Wish we where closer. I would like to have a mentor and a calm set of bees.


----------



## OkieDavid (Jan 15, 2007)

Having a mentor is an excellent idea. I have been doing this bee thingy on my own since 2005. I believe I have managed to bungle and kill a hive of bees by every means known except fire and flood....A mentor would have no doubt saved many of those hives. Live/learn and pray for a strong swarm season I always say.......


----------



## Michael W. Smith (Jun 2, 2002)

I expect the calls to start coming in anytime in the next week or so.

Last year I was called and captured at least 12 swarms. Out of those, about 3 absconded. Last year's swarms just didn't do well last year - they didn't build much comb or gather much honey. I'm more of a "survival of the fittest" type, so didn't feed the ones I figured hadn't gathered enough.

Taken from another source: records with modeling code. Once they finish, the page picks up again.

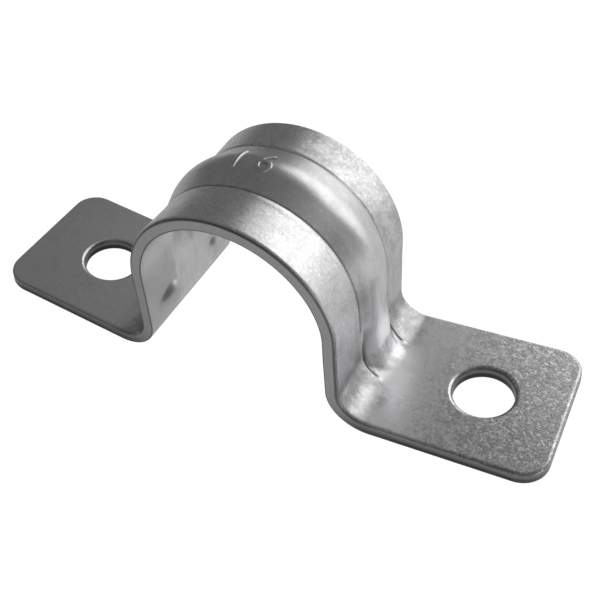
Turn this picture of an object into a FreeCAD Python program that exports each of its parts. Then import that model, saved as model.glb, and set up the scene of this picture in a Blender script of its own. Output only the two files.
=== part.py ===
import FreeCAD, Part
import math
import os

# Two-hole conduit strap, stamped and folded from one piece of zinc-plated steel.
# The origin lies on the conduit's axis, in the middle of the strap's width. The conduit runs along
# Y, the screws go in downwards, and the wall touches the undersides of the two folds, one seat
# height below the origin. Lengths are in millimetres, angles in degrees.

# ---- the conduit that the strap holds ----
conduit_diameter = 17.93      # 1/2 inch trade size, thin wall
seat_clearance = 0.135        # between the conduit and the saddle
seat_height = 9.68            # conduit axis above the wall, before the screws pull the ears flat

# ---- the strip ----
sheet_thickness = 1.27
strap_width = 15.16
bend_radius = 2.68            # concave side of the fold between leg and ear
corner_radius = 2.54          # ear corners, seen from above
rim_roll = 0.32               # edge rolled over by the blanking die, on the upper side
rim_break = 0.10              # flat that breaks the edge on the lower side

# ---- legs and ears, each side as it was folded ----
leg_splay = {"right": 2.19, "left": 1.17}
ear_tilt = {"right": 5.61, "left": 7.94}
ear_length = {"right": 15.75, "left": 14.93}
hole_reach = {"right": 8.24, "left": 6.44}    # from the fold's end to the hole's centre
hole_diameter = 5.65
hole_roll = 0.35              # rolled-over rim of the punched hole

# ---- the stiffening bead over saddle and legs ----
bead_offset = 0.47            # the bead runs a little behind the middle of the strip
bead_height = 0.77
bead_half_width = 3.15
bead_crown_radius = 3.70
bead_root = 0.10              # its straight flank goes on this far below the strip's skin
hollow_end = 9.50             # the groove behind the bead starts to run out here, above the wall

# ---- the gusset that carries the bead over each fold, pressed solid ----
gusset_top = 7.00             # its ridge leaves the leg here, above the wall
gusset_lean = 4.0             # lean of the ridge against the leg
gusset_radius = 2.00          # of the ridge's turn from the leg into the ear
gusset_crown_radius = 6.50    # across the ridge
gusset_half_width = 2.60      # where its walls drop into the fold
gusset_wall_angle = 60.0

# ---- two nibs on one leg, which hold the conduit until the screws are in ----
nib_leg = "left"
nib_spread = 4.40             # from the bead's middle, along the conduit
nib_level = 5.40              # above the wall
nib_radius = 1.35
nib_height = 0.50
dent_radius = 1.00            # the punch's dent behind each nib
dent_depth = 0.35

# ---- worked out from the sizes above ----
seat_radius = conduit_diameter / 2 + seat_clearance
crown_radius = seat_radius + sheet_thickness
ridge_radius = crown_radius + bead_height
fold_radius = bend_radius + sheet_thickness
half_strip = strap_width / 2
mid_sheet = sheet_thickness / 2
overshoot = 2 * (sheet_thickness + bead_height)    # of cutters and trimming blocks
touch = 0.0001                # closer than this is the same place

ALONG = FreeCAD.Vector(0, 1, 0)     # along the conduit


class Side:
    """Side view of one half of the strap: x runs outwards from the conduit's axis, z upwards."""

    def __init__(self, name):
        self.sign = {"right": 1, "left": -1}[name]
        self.leg_heading = leg_splay[name]
        self.ear_heading = 90 + ear_tilt[name]
        self.leg_down, self.leg_out = heading(self.leg_heading)
        self.ear_along, self.ear_up = heading(self.ear_heading)
        self.ear_length = ear_length[name]
        self.hole_reach = hole_reach[name]
        self.leg_start = self.leg_out * seat_radius
        self.leg_end = self.leg_at(fold_radius - fold_radius * self.leg_out.z, 0.0)
        self.fold_centre = self.leg_end + self.leg_out * fold_radius
        self.fold_end = self.fold_centre - self.ear_up * fold_radius

    def leg_at(self, height, level):
        """Point of the leg at a height above the wall and a level above its inner skin."""
        start = self.leg_start + self.leg_out * level
        return start + self.leg_down * ((start.z + seat_height - height) / -self.leg_down.z)

    def ear_at(self, reach, level):
        """Point of the ear at a reach from the fold's end and a level above its lower skin."""
        return self.fold_end + self.ear_along * reach + self.ear_up * level

    def place(self, point, y=0.0):
        """A point or direction of the side view, in the strap's own frame."""
        return FreeCAD.Vector(self.sign * point.x, y, point.z)

    def line(self, start, end):
        return Part.LineSegment(self.place(start), self.place(end)).toShape()

    def arc(self, start, middle, end):
        return Part.Arc(self.place(start), self.place(middle), self.place(end)).toShape()

    def skin(self, level):
        """Edges from the top of the saddle to the ear's end, at a level above the inner skin."""
        upwards = FreeCAD.Vector(0, 0, 1)
        saddle_middle = (upwards + self.leg_out).normalize() * (seat_radius + level)
        fold_out = (self.leg_out + self.ear_up).normalize()
        fold_middle = self.fold_centre - fold_out * (fold_radius - level)
        leg_start = self.leg_start + self.leg_out * level
        leg_end = self.leg_end + self.leg_out * level
        return [
            self.arc(upwards * (seat_radius + level), saddle_middle, leg_start),
            self.line(leg_start, leg_end),
            self.arc(leg_end, fold_middle, self.ear_at(0, level)),
            self.line(self.ear_at(0, level), self.ear_at(self.ear_length, level)),
        ]


def heading(angle):
    """Directions along and outwards of a stretch that points this far away from straight down."""
    turn = math.radians(angle)
    along = FreeCAD.Vector(math.sin(turn), 0, -math.cos(turn))
    out = FreeCAD.Vector(math.cos(turn), 0, math.sin(turn))
    return along, out


sides = {name: Side(name) for name in leg_splay}
halves = list(sides.values())


# ---- the folded strip ----

def across(edges):
    """Solid of the strap's full width from a closed outline in the side view."""
    face = Part.Face(Part.Wire(Part.__sortEdges__(edges)))
    face.translate(ALONG * -half_strip)
    return face.extrude(ALONG * strap_width)


def strip_blank():
    edges = []
    for side in halves:
        lower = side.ear_at(side.ear_length, 0)
        upper = side.ear_at(side.ear_length, sheet_thickness)
        edges += side.skin(0) + side.skin(sheet_thickness) + [side.line(lower, upper)]
    return across(edges)


def space_outside(level):
    """The room above the strap, from a level inside the sheet."""
    roof = FreeCAD.Vector(0, 0, ridge_radius + overshoot)
    edges = []
    for side in halves:
        tip = side.ear_at(side.ear_length, level)
        above = FreeCAD.Vector(tip.x, 0, roof.z)
        edges += side.skin(level) + [side.line(tip, above), side.line(above, roof)]
    return across(edges)


def edge_middle(edge):
    return edge.valueAt((edge.FirstParameter + edge.LastParameter) / 2)


def corner_edges(strip):
    """The four short edges through the sheet at the ears' corners."""
    found = []
    for side in halves:
        tip = side.place(side.ear_at(side.ear_length, mid_sheet))
        for edge in strip.Edges:
            middle = edge_middle(edge)
            if (middle - tip).Length < half_strip + touch and abs(middle.y) > half_strip - touch:
                found.append(edge)
    return found


def rim_edges(strip, level):
    """The strip's whole outline on one of its two skins."""
    skins = [Part.Wire(side.skin(level)) for side in halves]
    found = []
    for edge in strip.Edges:
        middle = edge_middle(edge)
        in_side_view = Part.Vertex(middle.x, 0, middle.z)
        on_skin = min(in_side_view.distToShape(skin)[0] for skin in skins) < touch
        inside = abs(middle.y) < half_strip - corner_radius
        at_tip = any(
            (in_side_view.Point - side.place(side.ear_at(side.ear_length, level))).Length < touch
            for side in halves
        )
        if on_skin and (at_tip or not inside):
            found.append(edge)
    return found


def folded_strip():
    """The strip with rounded ear corners, a rolled upper rim and a broken lower one."""
    strip = strip_blank()
    strip = strip.makeFillet(corner_radius, corner_edges(strip))
    strip = strip.makeFillet(rim_roll, rim_edges(strip, sheet_thickness))
    return strip.makeChamfer(rim_break, rim_edges(strip, 0))


def punch_hole(strip, side):
    """Screw hole square to its ear, with the rim that the punch rolled over."""
    up = side.place(side.ear_up)
    start = side.place(side.ear_at(side.hole_reach, -overshoot))
    punch = Part.makeCylinder(hole_diameter / 2, sheet_thickness + 2 * overshoot, start, up)
    strip = strip.cut(punch)
    top = side.place(side.ear_at(side.hole_reach, sheet_thickness))
    circles = [edge for edge in strip.Edges if isinstance(edge.Curve, Part.Circle)]
    rim = [edge for edge in circles if (edge.Curve.Center - top).Length < touch]
    return strip.makeFillet(hole_roll, rim)


# ---- sections of the bead, as (y, height over the ridge) ----
# Each is a half outline: the ridge, the middle and the end of the crown's arc, then straight lines.

def flank_angle():
    """Angle at which the bead's flank, tangent to its crown, comes down on the strip."""
    rise = bead_crown_radius - bead_height
    reach = math.hypot(bead_half_width, rise)
    return math.atan2(bead_half_width, rise) - math.acos(bead_crown_radius / reach)


def crown(radius, end_y, depth):
    """Arc from the ridge out to a y, on the skin at a depth below the outer one."""
    ys = (0, end_y / 2, end_y)
    return [(y, math.sqrt(radius ** 2 - y ** 2) - radius - depth) for y in ys]


def bead_section(depth):
    """Crown, straight flank, and a root below the strip's skin."""
    radius = bead_crown_radius - depth
    arc = crown(radius, radius * math.sin(flank_angle()), depth)
    edge_y, edge_height = arc[-1]
    foot = -bead_height - depth - bead_root
    reach = edge_y + (edge_height - foot) / math.tan(flank_angle())
    return arc + [(reach, foot), (reach, -overshoot)]


def gusset_section():
    """Flat crown, then a steep wall down into the fold."""
    arc = crown(gusset_crown_radius, gusset_half_width, 0)
    edge_y, edge_height = arc[-1]
    reach = edge_y + (edge_height + overshoot) / math.tan(math.radians(gusset_wall_angle))
    return arc + [(reach, -overshoot)]


def half_edges(side, ridge, out, section, hand):
    """Crown, flank and wall on one side of the ridge, and the two ends of that chain."""
    points = [side.place(ridge + out * height, bead_offset + hand * y) for y, height in section]
    edges = [Part.Arc(*points[:3]).toShape()]
    edges += [Part.LineSegment(a, b).toShape() for a, b in zip(points[2:], points[3:])]
    return edges, points[0], points[-1]


def whole_face(side, ridge, out, section):
    """The section on both sides of the ridge, square to it."""
    edges, top, floor = half_edges(side, ridge, out, section, 1)
    others, top, other_floor = half_edges(side, ridge, out, section, -1)
    edges += others + [Part.LineSegment(floor, other_floor).toShape()]
    return Part.Face(Part.Wire(Part.__sortEdges__(edges)))


def half_face(side, ridge, out, section):
    """The section on one side of the ridge."""
    edges, top, floor = half_edges(side, ridge, out, section, 1)
    below = side.place(ridge + out * section[-1][1], bead_offset)
    edges += [Part.LineSegment(floor, below).toShape(), Part.LineSegment(below, top).toShape()]
    return Part.Face(Part.Wire(Part.__sortEdges__(edges)))


# ---- sweeping them ----

def sweep(side, section, ridge, angle, steps):
    """Carry a section along runs (length, 0) and turns (radius, degrees), as solids end to end."""
    pieces = []
    for size, turn in steps:
        along, out = heading(angle)
        face = whole_face(side, ridge, out, section)
        if turn == 0:
            pieces.append(face.extrude(side.place(along * size)))
            ridge = ridge + along * size
        else:
            centre = ridge + out * math.copysign(size, turn)
            pieces.append(face.revolve(side.place(centre), ALONG, -side.sign * turn))
            angle += turn
            ridge = centre - heading(angle)[1] * math.copysign(size, turn)
    return pieces


def bead_over(side, depth, leg_run):
    """The bead's body from the top of the saddle and along that much of one leg."""
    top = FreeCAD.Vector(0, 0, ridge_radius)
    return sweep(side, bead_section(depth), top, 90,
                 [(ridge_radius, side.leg_heading - 90), (leg_run, 0)])


def gusset(side):
    """Ridge that leans out from the leg and turns into the ear."""
    lean = side.leg_heading + gusset_lean
    lean_along = heading(lean)[0]
    knee = side.leg_at(gusset_top, sheet_thickness + bead_height)
    ear_skin = side.ear_at(0, sheet_thickness)
    to_ear = (ear_skin - knee).dot(side.ear_up) / lean_along.dot(side.ear_up)
    tangent = gusset_radius * math.tan(math.radians(side.ear_heading - lean) / 2)
    lead = 2 * bead_height     # starts inside the bead
    steps = [(to_ear + lead - tangent, 0), (gusset_radius, side.ear_heading - lean)]
    return sweep(side, gusset_section(), knee - lean_along * lead, lean, steps)


def groove_end(side):
    """Rounded end of the groove behind the bead."""
    ridge = side.leg_at(hollow_end, sheet_thickness + bead_height)
    face = half_face(side, ridge, side.leg_out, bead_section(sheet_thickness))
    return face.revolve(side.place(ridge, bead_offset), side.place(side.leg_out), -180 * side.sign)


def press_bead(strip):
    """Raise the bead and its gussets, and hollow the bead from below to one sheet thickness."""
    sink = math.sqrt(bead_height * (2 * bend_radius - bead_height))   # ridge runs into the fold
    raised = []
    hollow = []
    for side in halves:
        leg_run = (side.leg_end - side.leg_start).Length + sink
        hollow_run = (side.leg_at(hollow_end, 0) - side.leg_start).Length
        raised += bead_over(side, 0, leg_run) + gusset(side)
        hollow += bead_over(side, sheet_thickness, hollow_run) + [groove_end(side)]
    body = raised[0].fuse(raised[1:]).common(space_outside(mid_sheet))
    groove = hollow[0].fuse(hollow[1:])
    return strip.fuse(body).cut(groove)


def press_nibs(strip, side):
    """Nibs on the inner face of a leg, each with the punch's dent behind it."""
    inner = side.leg_at(nib_level, nib_radius - nib_height)
    outer = side.leg_at(nib_level, sheet_thickness + dent_radius - dent_depth)
    for y in (bead_offset - nib_spread, bead_offset + nib_spread):
        strip = strip.fuse(Part.makeSphere(nib_radius, side.place(inner, y)))
        strip = strip.cut(Part.makeSphere(dent_radius, side.place(outer, y)))
    return strip


def make_strap():
    strip = folded_strip()
    for side in halves:
        strip = punch_hole(strip, side)
    strip = press_bead(strip)
    strip = press_nibs(strip, sides[nib_leg])
    return strip.removeSplitter().Solids[0]


os.makedirs("parts", exist_ok=True)
strap = make_strap()
strap.exportStep("parts/strap.step")
print("strap", strap.ShapeType, strap.isValid(), "volume", round(strap.Volume, 2))
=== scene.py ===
import math

import bpy
from mathutils import Matrix, Vector


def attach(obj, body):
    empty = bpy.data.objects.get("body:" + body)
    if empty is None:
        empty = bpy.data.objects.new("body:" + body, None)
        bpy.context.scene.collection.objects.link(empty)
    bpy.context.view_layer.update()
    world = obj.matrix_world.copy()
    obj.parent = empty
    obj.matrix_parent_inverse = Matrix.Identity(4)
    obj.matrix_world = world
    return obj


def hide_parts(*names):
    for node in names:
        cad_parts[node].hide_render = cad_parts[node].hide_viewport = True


mm = 0.001
tiny = 0.001                         # millimetres, within which two places are one
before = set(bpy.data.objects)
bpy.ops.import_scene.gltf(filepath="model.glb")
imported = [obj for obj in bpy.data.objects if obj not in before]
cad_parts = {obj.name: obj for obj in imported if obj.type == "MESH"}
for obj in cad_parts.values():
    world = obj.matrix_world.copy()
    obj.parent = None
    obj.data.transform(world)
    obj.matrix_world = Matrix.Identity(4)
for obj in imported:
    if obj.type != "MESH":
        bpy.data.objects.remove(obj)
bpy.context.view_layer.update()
print("frame loaded")


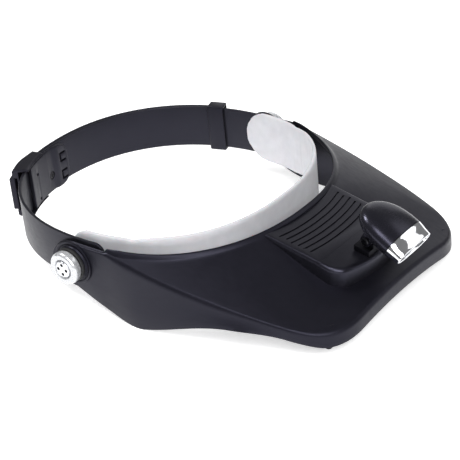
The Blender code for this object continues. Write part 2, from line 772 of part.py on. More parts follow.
def visor_section(point, inward, rim):
    """One closed cross-section of the shell at a station of its outline."""
    top = wall_top(point)
    bottom = wall_bottom(point, top)
    across = rim - point
    width = across.length
    across = across.normalized()

    def on_top(spot, drop=0.0):
        level = top_z(spot.x, spot.y) if width > 2.5 else top
        return Vector((spot.x, spot.y, level - drop))

    lip = min(RIM_LIP_WIDTH, 0.3 * width)
    rise = RIM_LIP_HEIGHT * min(1.0, width / 6.0)
    radius = min(CREASE_RADIUS, 0.28 * (top - bottom), 0.45 * width)
    crease = Vector((point.x, point.y, top))
    start = on_top(point + across * radius)
    down = crease - Vector((0, 0, radius))
    base = on_top(rim - across * (lip + 0.35 * rise))
    section = [on_top(rim, -rise), on_top(rim - across * lip, -rise), base]
    for i in range(1, 5):
        spot = base.lerp(start, i / 5)
        section.append(on_top(Vector((spot.x, spot.y, 0))))
    for i in range(4):
        t = i / 3
        section.append(start.lerp(crease, t).lerp(crease.lerp(down, t), t))
    lean = inward * flare(point)
    foot = Vector((point.x, point.y, bottom)) - lean
    section += [down.lerp(foot, 0.5), foot + Vector((0, 0, 0.35)), foot + inward * 0.35]
    inner = point + inward * VISOR_WALL
    inner_foot = Vector((inner.x, inner.y, bottom)) - lean
    inner_top = on_top(inner, VISOR_WALL)
    section += [inner_foot, inner_foot.lerp(inner_top, 0.5), inner_top]
    for i in range(1, 4):
        spot = inner.lerp(rim, i / 4)
        section.append(on_top(spot, VISOR_WALL))
    section.append(on_top(rim, VISOR_WALL))
    return section


def visor_stations():
    """Outline point, inward direction and rim point for the whole visor, left to right."""
    ear, side, bend, front = outline_half()
    half = ear + side + bend + front
    first = len(ear)
    run = travelled(half[first:])
    stations = []
    for i, point in enumerate(half):
        before = half[max(i - 1, 0)]
        after = half[min(i + 1, len(half) - 1)]
        step = after - before
        inward = Vector((step.y, -step.x, 0)).normalized()
        if i < first:
            inward = Vector((-1, 0, 0))
            rim = Vector((EAR_X - VISOR_WALL - 0.5, point.y, 0))
        else:
            rim = sample(RIM_TABLE, run[i - first] / run[-1])
        if i == len(half) - 1:
            inward = Vector((0, 1, 0))
        stations.append((point, inward, rim))
    flip = Matrix.Diagonal((-1, 1, 1))
    mirrored = [tuple(flip @ part for part in station) for station in stations[:-1]]
    return stations + mirrored[::-1]


def ear_boss(side):
    """The raised round boss on the ear, with two crescent ridges round it."""
    place = along_x(0, PIVOT_Y, PIVOT_Z, side)
    low, high, edge = EAR_X - 0.6, EAR_X + BOSS_HEIGHT, BOSS_RADIUS
    profile = [(2.0, low), (edge, low), (edge, high - 1.0), (edge - 0.5, high - 0.6),
               (edge - 1.2, high - 0.6), (edge - 1.7, high - 1.1), (edge - 2.2, high - 1.1),
               (edge - 2.7, high), (2.0, high)]
    return turned("boss", profile, place, 32)


def lens_lug(side):
    """A lug under the visor's front corner that carries one lens hinge pin."""
    x = side * (LENS_HALF_WIDTH + LENS_BORDER + 3.4)
    top = top_z(x, LENS_AXIS_Y) - 0.6
    outline = [(LENS_AXIS_Y - 3.4, top), (LENS_AXIS_Y + 4.4, top)]
    for i in range(9):
        turn = math.radians(-180.0 * i / 8)
        outline.append((LENS_AXIS_Y + 3.2 * math.cos(turn), LENS_AXIS_Z + 3.2 * math.sin(turn)))
    rings = []
    for dx in (-1.5, 1.5):
        rings.append([Vector((x + dx, y, z)) for y, z in outline])
    return loft("lug", rings)


def box_plan(inset=0.0, rear_extra=0.0, front_y=None):
    """Outline of the battery box seen from above: arc rear edge, straight sides, bowed front."""
    half = BOX_HALF_WIDTH - inset
    rear_arc = [p for p in rim_arc(BOX_RIM_SPACE + inset + rear_extra) if p.x < half]
    growth = BOX_RIM_SPACE + inset + rear_extra
    share = half / (RIM_HALF + growth)
    drop = (1 - share ** RIM_POWER) ** (1 / RIM_POWER)
    corner_y = RIM_CENTRE_Y - (RIM_DEPTH + growth) * drop
    right_rear = [(half, corner_y)] + [(p.x, p.y) for p in rear_arc[::3]]
    if right_rear[-1][0] > 1e-6:
        right_rear.append((0.0, rear_arc[-1].y))
    rear = right_rear + [(-x, y) for x, y in right_rear[-2::-1]]
    if front_y is not None:
        return rear + [(-half, front_y), (half, front_y)]
    front = []
    for i in range(13):
        share = -1 + 2 * i / 12
        x = half * share
        corner = 5.0 * max(0.0, (abs(share) - 0.82) / 0.18) ** 2.2
        front.append((x, BOX_FRONT_Y + inset + BOX_FRONT_SAG * share ** 2 + corner))
    return rear + front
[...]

Out of the 12 hives I went into winter with, by early Spring I was down to 3. Somewhere along the line, 2 others died - leaving me with just one. Those last 2 hives were jammed full with honey - so still haven't figured out what happened with them.

So yes, I need some swarms to replenish my bee stock.


----------



## nostawmama (Dec 29, 2011)

I have a friend on facebook that just had a swarm removed from around their children's playset. They asked around for advice and someone put them in touch with the Bee Keepers Assoc. of Delaware. (didn't know we had one, lol). Glad they didn't get the bee spray and they found someone to appreciate them!


----------



## LittleRedHen (Apr 26, 2006)

I am setting out my two empty hives and hope they find me! but i have my feelers out for people who have swarms on their properties


----------



## AverageJo (Sep 24, 2010)

Don't forget to put an ad on your local Craigslist!! I got a few calls from there last year. Free advertising.


----------